Beneath this instruction is a block of data; output from it exactly the lines that run from the one containing "bottom centre. */" through the one containing "if empty is", inclusive.
***** Data provided *****
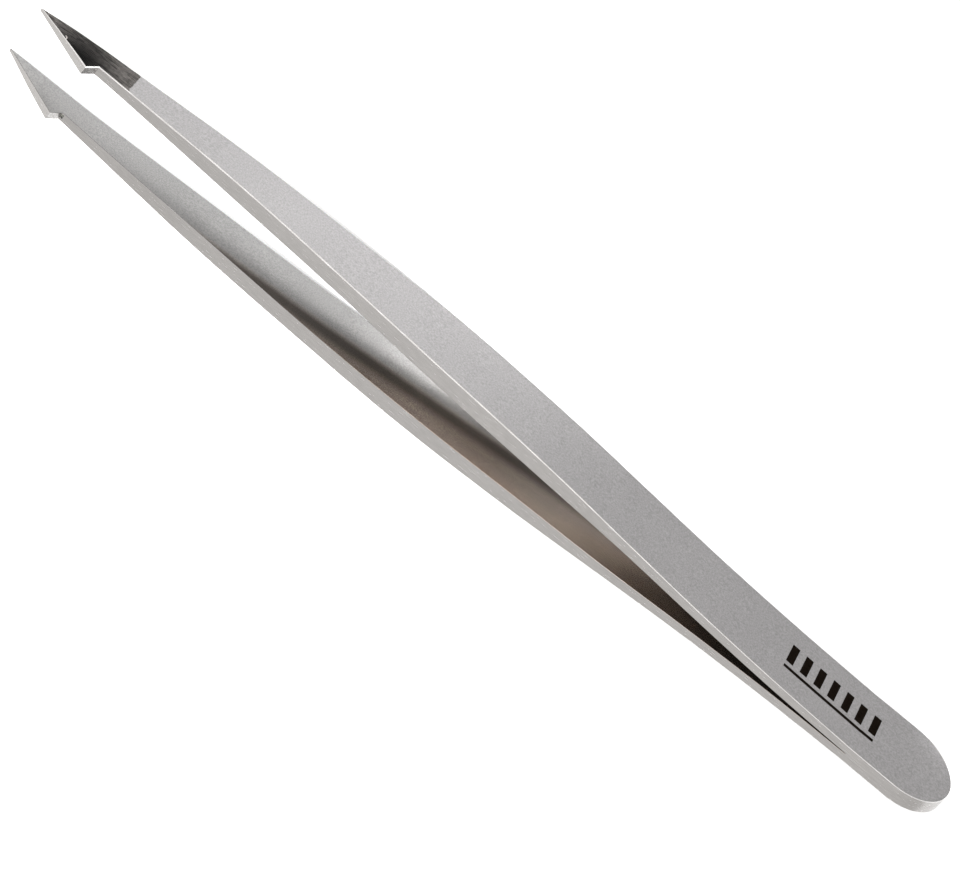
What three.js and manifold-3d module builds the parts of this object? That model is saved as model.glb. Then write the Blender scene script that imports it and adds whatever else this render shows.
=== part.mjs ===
// Slant-tip tweezers: two bowed spring-steel arms fused face to face at a rounded heel.
//
// Units are millimetres and +Z is up. The tweezers lie on the straight run of their lower edges:
// X runs from the heel to the tips, Y is the direction in which the arms open and close, and Z is
// the width of the arms. The origin is at the bottom centre of the whole object.
//
// Each arm is one leaf of steel that bends near the heel. It is held here as a tab that is fixed in
// the heel and a blade that turns about the middle of the bend, so that it can be moved by a hinge.

import * as THREE from 'three';
import { mergeVertices } from 'three/addons/utils/BufferGeometryUtils.js';
import Module from 'manifold-3d';

const wasm = await Module();
wasm.setup();

// Driving dimensions. Distances called X are measured from the end of the heel.

const LENGTH = 95; // end of the heel to the points
const HEEL_RADIUS = 4.5; // round end of the heel, and half the width of the arms there
const EDGE_TAPER = THREE.MathUtils.degToRad(0.75); // of each long edge, from the heel to the shoulder
const SHOULDER_X = 53.2; // where the long edges turn in towards the tips
const SHOULDER_BLEND = 5.5; // half the length of that turn
const NECK_X = 85.6; // narrowest place, where the ground tip begins
const NECK_HALF = 1.53; // half the width there
const TIP_LOW_X = 90; // lower edge of the tip, where it turns towards the point
const TIP_LOW_Z = -1.24;
const POINT_Z = -1.04; // height of the point, below the middle of the width
const CORNER_X = 89.3; // upper end of the slanted cut
const CORNER_Z = 2.6;
const NOTCH_X = 88.5; // foot of the step behind the slanted cut
const NOTCH_Z = 1.35;

const WELD_LENGTH = 9; // fused part of the heel
const WELD_HALF = 0.15; // half the thickness of the fused layer between the arms
const JOIN_GAP = 0.02; // between the fused layer and each arm
const FLEX_X = 20; // middle of the bend, where tab and blade part
const FLEX_GAP = 0.15; // between tab and blade

// The side of one arm, from the weld to the point: x, half the gap between the arms, thickness.
const ARM_STATIONS = [
  [WELD_LENGTH, 0.02, 0.66],
  [17, 0.19, 0.73],
  [25, 0.58, 0.76],
  [33, 1.07, 0.9],
  [41, 1.37, 1.26],
  [51, 1.75, 1.42],
  [62, 2.11, 1.34],
  [74, 2.21, 1.34],
  [NECK_X, 2.3, 0.87],
  [90.4, 2.23, 0.73],
  [LENGTH, 2.19, 0.27],
];
const SIDE_POINTS = 44; // steps along each face of an arm
const HEEL_POINTS = 24; // steps round the heel
const SHOULDER_POINTS = 8; // steps round each shoulder
const BEYOND = 20; // how far a cutting solid reaches past what it cuts

// Solids are joined and cut as manifolds, and shown as buffer geometries.

function toManifold(geometry) {
  const bare = geometry.clone();
  bare.deleteAttribute('normal');
  bare.deleteAttribute('uv');
  const merged = mergeVertices(bare, 1e-5);
  const vertProperties = Float32Array.from(merged.attributes.position.array);
  const triVerts = Uint32Array.from(merged.index.array);
  return new wasm.Manifold(new wasm.Mesh({ numProp: 3, vertProperties, triVerts }));
}

function toGeometry(manifold) {
  const mesh = manifold.getMesh();
  const geometry = new THREE.BufferGeometry();
  geometry.setAttribute('position', new THREE.BufferAttribute(mesh.vertProperties, 3));
  geometry.setIndex(new THREE.BufferAttribute(mesh.triVerts, 1));
  geometry.computeVertexNormals();
  return geometry;
}

/** A block from lowX to highX and lowY to highY, taller than the arms are wide. */
function block(lowX, highX, lowY, highY) {
  const geometry = new THREE.BoxGeometry(highX - lowX, highY - lowY, 2 * BEYOND);
  geometry.translate((lowX + highX) / 2, (lowY + highY) / 2, 0);
  return toManifold(geometry);
}

/** Half the width of an arm at x, on the straight edges between the heel and the shoulder. */
function edgeHalf(x) {
  return (HEEL_RADIUS - (x - HEEL_RADIUS) * Math.sin(EDGE_TAPER)) / Math.cos(EDGE_TAPER);
}

/** Half the width of an arm at x, on the straight edges between the shoulder and the neck. */
function bladeHalf(x) {
  const share = (x - SHOULDER_X) / (NECK_X - SHOULDER_X);
  return THREE.MathUtils.lerp(edgeHalf(SHOULDER_X), NECK_HALF, share);
}

/** The outline of an arm seen square to its face, in X and Z. */
function faceOutline() {
  const startX = SHOULDER_X - SHOULDER_BLEND;
  const endX = SHOULDER_X + SHOULDER_BLEND;
  const half = edgeHalf(SHOULDER_X);
  const top = Math.PI / 2 - EDGE_TAPER;
  const path = new THREE.Path();
  path.absarc(HEEL_RADIUS, 0, HEEL_RADIUS, top, 2 * Math.PI - top, false);
  const heel = path.getPoints(HEEL_POINTS);
  const lower = new THREE.QuadraticBezierCurve(
    new THREE.Vector2(startX, -edgeHalf(startX)),
    new THREE.Vector2(SHOULDER_X, -half),
    new THREE.Vector2(endX, -bladeHalf(endX)),
  ).getPoints(SHOULDER_POINTS);
  const upper = lower.map((p) => new THREE.Vector2(p.x, -p.y)).reverse();
  const tip = [
    [NECK_X, -NECK_HALF],
    [TIP_LOW_X, TIP_LOW_Z],
    [LENGTH, POINT_Z],
    [CORNER_X, CORNER_Z],
    [NOTCH_X, NOTCH_Z],
    [NECK_X, NECK_HALF],
  ].map(([x, z]) => new THREE.Vector2(x, z));
  return new THREE.Shape([...heel, ...lower, ...tip, ...upper]);
}

/** A slab with the face outline, standing in X and Z, that reaches past both arms in Y. */
function faceSlab() {
  const geometry = new THREE.ExtrudeGeometry(faceOutline(), { depth: 2 * BEYOND, bevelEnabled: false });
  geometry.rotateX(Math.PI / 2);
  geometry.translate(0, BEYOND, 0);
  return toManifold(geometry);
}

/** The bowed side of the arm that lies at +Y, in X and Y, drawn through Z. */
function sideSlab() {
  const inner = ARM_STATIONS.map(([x, gap]) => new THREE.Vector2(x, gap));
  const outer = ARM_STATIONS.map(([x, gap, thick]) => new THREE.Vector2(x, gap + thick));
  const innerLine = new THREE.SplineCurve(inner).getPoints(SIDE_POINTS);
  const outerLine = new THREE.SplineCurve(outer).getPoints(SIDE_POINTS).reverse();
  const [, firstGap, firstThick] = ARM_STATIONS[0];
  const heelEnd = [
    new THREE.Vector2(0, firstGap + firstThick),
    new THREE.Vector2(0, firstGap),
  ];
  const outline = new THREE.Shape([...innerLine, ...outerLine, ...heelEnd]);
  const geometry = new THREE.ExtrudeGeometry(outline, { depth: 2 * BEYOND, bevelEnabled: false });
  geometry.translate(0, 0, -BEYOND);
  return toManifold(geometry);
}

/** The tab and the blade of the arm that lies at +Y. */
function armPieces(face) {
  const arm = sideSlab().intersect(face);
  const weldRoom = block(-BEYOND, WELD_LENGTH + JOIN_GAP, -BEYOND, WELD_HALF + JOIN_GAP);
  const tabSide = block(-BEYOND, FLEX_X - FLEX_GAP / 2, -BEYOND, BEYOND);
  const bladeSide = block(FLEX_X + FLEX_GAP / 2, LENGTH + BEYOND, -BEYOND, BEYOND);
  return {
    heel: toGeometry(arm.intersect(tabSide).subtract(weldRoom)),
    blade: toGeometry(arm.intersect(bladeSide)),
  };
}

/** The fused layer between the two tabs, flush with the rim of the heel. */
function weldGeometry(face) {
  return toGeometry(face.intersect(block(-BEYOND, WELD_LENGTH, -WELD_HALF, WELD_HALF)));
}

/** The same solid on the other side of the mid-plane between the arms. */
function mirrored(geometry) {
  const copy = geometry.clone();
  copy.scale(1, -1, 1);
  const index = copy.index.array;
  for (let i = 0; i < index.length; i += 3) {
    [index[i], index[i + 1]] = [index[i + 1], index[i]];
  }
  copy.computeVertexNormals();
  return copy;
}

const satinSteel = new THREE.MeshStandardMaterial({ color: 0xaaaba9, roughness: 0.45, metalness: 1 });
const weldSteel = new THREE.MeshStandardMaterial({ color: 0x9c9b97, roughness: 0.5, metalness: 1 });

function namedMesh(name, geometry, material) {
  const mesh = new THREE.Mesh(geometry, material);
  mesh.name = name;
  return mesh;
}

/** The tweezers, turned so that their lower edges lie flat, with the origin at the bottom centre. */
function tweezers() {
  const face = faceSlab();
  const rear = armPieces(face);
  const lying = new THREE.Group();
  lying.rotation.y = EDGE_TAPER;
  lying.add(
    namedMesh('front_arm_heel', mirrored(rear.heel), satinSteel),
    namedMesh('front_arm_blade', mirrored(rear.blade), satinSteel),
    namedMesh('rear_arm_heel', rear.heel, satinSteel),
    namedMesh('rear_arm_blade', rear.blade, satinSteel),
    namedMesh('heel_weld', weldGeometry(face), weldSteel),
  );
  const whole = new THREE.Group();
  whole.add(lying);
  const box = new THREE.Box3().setFromObject(whole, true);
  const centre = box.getCenter(new THREE.Vector3());
  lying.position.set(-centre.x, -centre.y, -box.min.z);
  return whole;
}

export default tweezers();
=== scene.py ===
"""Slant tweezers in satin stainless steel, lying on the straight run of their lower edges.

The row frame is in metres: X runs from the heel to the tips, Y across the opening, Z up. An arm is
worked out in millimetres in its own frame, where x is the distance from the end of the heel, y the
distance from the mid-plane between the arms and z the height above the middle of the width.
to_row() turns that into the row frame.
"""

import math

import bmesh
import bpy
import numpy as np
from mathutils import Matrix, Vector, noise


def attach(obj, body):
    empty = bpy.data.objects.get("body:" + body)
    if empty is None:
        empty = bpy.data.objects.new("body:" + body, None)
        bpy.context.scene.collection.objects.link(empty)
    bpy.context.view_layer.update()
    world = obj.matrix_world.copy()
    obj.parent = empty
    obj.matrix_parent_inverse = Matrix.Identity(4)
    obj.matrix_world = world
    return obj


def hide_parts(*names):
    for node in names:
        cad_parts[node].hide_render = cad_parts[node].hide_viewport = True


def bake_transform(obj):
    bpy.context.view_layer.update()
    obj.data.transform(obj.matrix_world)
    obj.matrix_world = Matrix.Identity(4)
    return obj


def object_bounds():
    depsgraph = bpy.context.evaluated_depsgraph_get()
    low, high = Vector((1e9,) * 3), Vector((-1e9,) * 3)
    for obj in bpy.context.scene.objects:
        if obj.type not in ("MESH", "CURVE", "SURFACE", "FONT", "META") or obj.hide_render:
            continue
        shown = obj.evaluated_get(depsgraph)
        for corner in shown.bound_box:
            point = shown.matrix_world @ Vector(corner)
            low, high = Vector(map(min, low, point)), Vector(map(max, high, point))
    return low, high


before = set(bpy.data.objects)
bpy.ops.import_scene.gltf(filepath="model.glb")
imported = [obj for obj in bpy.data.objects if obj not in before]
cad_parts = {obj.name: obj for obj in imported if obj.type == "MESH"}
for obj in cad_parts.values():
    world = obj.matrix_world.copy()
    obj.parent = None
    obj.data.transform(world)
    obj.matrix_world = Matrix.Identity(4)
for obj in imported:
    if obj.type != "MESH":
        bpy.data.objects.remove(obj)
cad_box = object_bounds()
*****
#### The output
/** The tweezers, turned so that their lower edges lie flat, with the origin at the bottom centre. */
function tweezers() {
  const face = faceSlab();
  const rear = armPieces(face);
  const lying = new THREE.Group();
  lying.rotation.y = EDGE_TAPER;
  lying.add(
    namedMesh('front_arm_heel', mirrored(rear.heel), satinSteel),
    namedMesh('front_arm_blade', mirrored(rear.blade), satinSteel),
    namedMesh('rear_arm_heel', rear.heel, satinSteel),
    namedMesh('rear_arm_blade', rear.blade, satinSteel),
    namedMesh('heel_weld', weldGeometry(face), weldSteel),
  );
  const whole = new THREE.Group();
  whole.add(lying);
  const box = new THREE.Box3().setFromObject(whole, true);
  const centre = box.getCenter(new THREE.Vector3());
  lying.position.set(-centre.x, -centre.y, -box.min.z);
  return whole;
}

export default tweezers();
=== scene.py ===
"""Slant tweezers in satin stainless steel, lying on the straight run of their lower edges.

The row frame is in metres: X runs from the heel to the tips, Y across the opening, Z up. An arm is
worked out in millimetres in its own frame, where x is the distance from the end of the heel, y the
distance from the mid-plane between the arms and z the height above the middle of the width.
to_row() turns that into the row frame.
"""

import math

import bmesh
import bpy
import numpy as np
from mathutils import Matrix, Vector, noise


def attach(obj, body):
    empty = bpy.data.objects.get("body:" + body)
    if empty is None:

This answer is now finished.